The policy for Russia should address four main points. The government must reduce the threat of mass destruction weapons toward the U.S., to support human rights and democracy, to support Russia’s transition into a market-based economy, and to help Russia become integrated into the Euro-Atlantic and global communities. To help the Russian economic growth and development, the U.S. has to turn around its current policies in Russia. The new policies must also realize that the Russian future depends on the people and their principles like democracy and rule of law. The U.S. government should also realize that Russia has to try to pull itself out its financial crisis; however, the U.S. should try to help with these problems (Wedel). The U.S. should use its influence in the IMF and World Bank to reduce pressures on Russia. The United States can not guarantee that democracy will work well in Russia, but the United should be doing enough to help them in this transition. Better relations with Russia will only benefit the U.S. itself (Wallander).

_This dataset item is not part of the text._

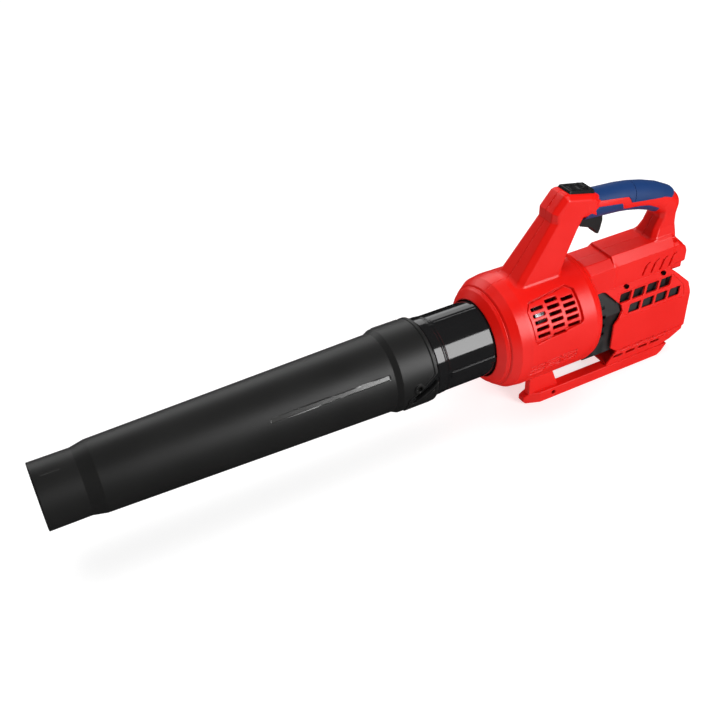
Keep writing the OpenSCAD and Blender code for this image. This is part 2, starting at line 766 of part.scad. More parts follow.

In spite of many difficulties, there remains hope that the initial premises of integration of Russia into the Western-based economic, political, and security system and institutions remains possible and remains the aspiration of at least this Russian leadership. But in order to realize that ambition and its premises, which are still open on the Russian side, the U.S. have to caution against any action that may be perceived within the Russian security elite as a direct threat to Russia’s most important core national security interest.